While his movie critique did not directly say “riot,” the implications of what he wrote are not far off. Here are some quotes from Denby’s 34-year-old writing, “Do the Right Thing is going to create an uproar — in part because Lee, a middle class black hoping to capture the anger of the underclass, is thoroughly mixed up about what he’s saying.”
David Denby, writing for @NYMag, called Spike Lee “mixed up” and feared the “response to the movie could get away from him.” pic.twitter.com/pH23ep78en
— g,sp (@gsp_zine) April 6, 2017
In the second paragraph of his review, he wrote, “The explosion at the end of the movie…should divide the audience, leaving some moviegoers angry and vengeful,” and him “playing with dynamite in an urban playground.”
“What I’m sorry about is not the review but that Spike has never made anything as powerful since then,” said Derby in 2020.
Over the last 34 years, the now-66-year-old has produced, directed, and filmed a variety of long and short Oscar-nominated films and screenplays.

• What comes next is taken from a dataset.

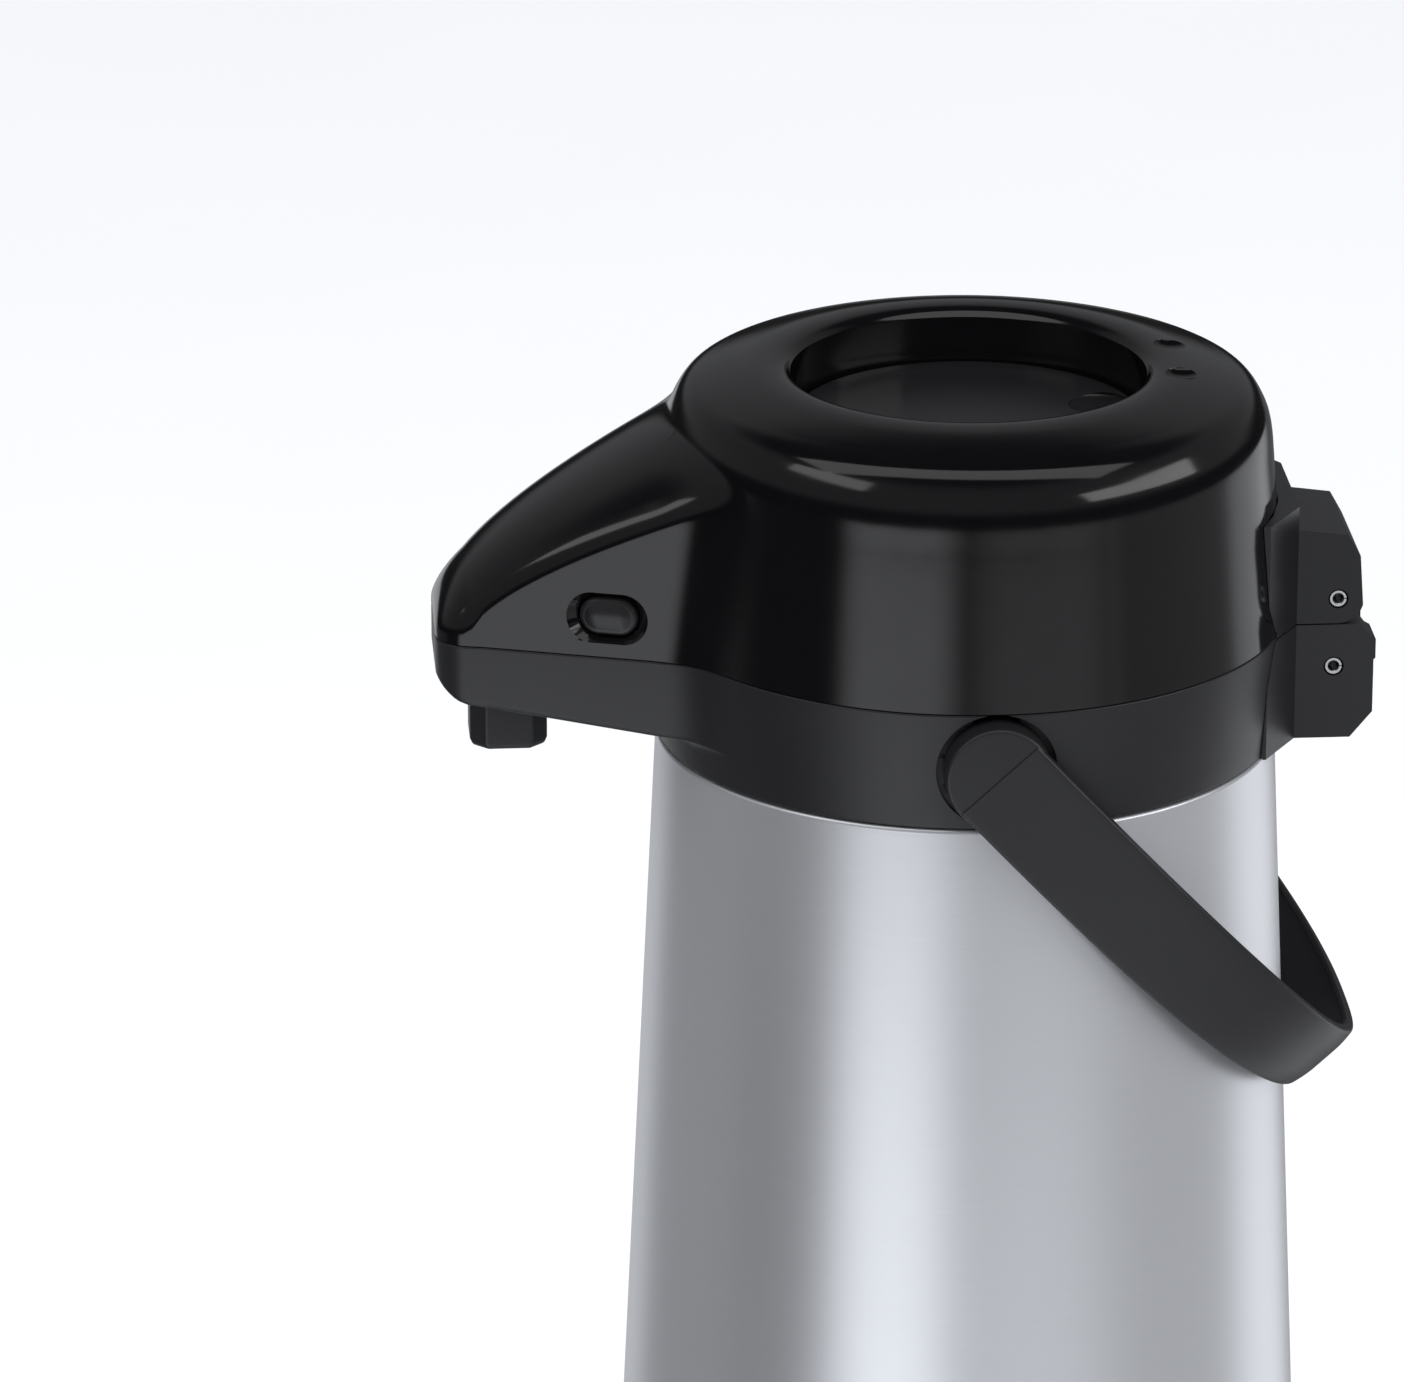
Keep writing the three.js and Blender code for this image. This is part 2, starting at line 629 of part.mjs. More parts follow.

Lee won his first competitive Oscar for Best Adapted Screenplay with 2018’s “BlacKkKlansman.” His other acting credits include “She’s Gotta Have It,” “Jungle Fever,” “Mo Betta Blues,” “Crooklyn,” “He Got Game,” “Da 5 Bloods,” as well as the 9/11 docuseries, “NYC Epicenters 9/11 -> 2021 1/2.”
Elsewhere during the interview, Lee held a screening for the film to reflect on the 22nd anniversary of the tragic terrorist attacks on the Twin Towers at the World Trade Center in New York and the Pentagon just outside of Washington.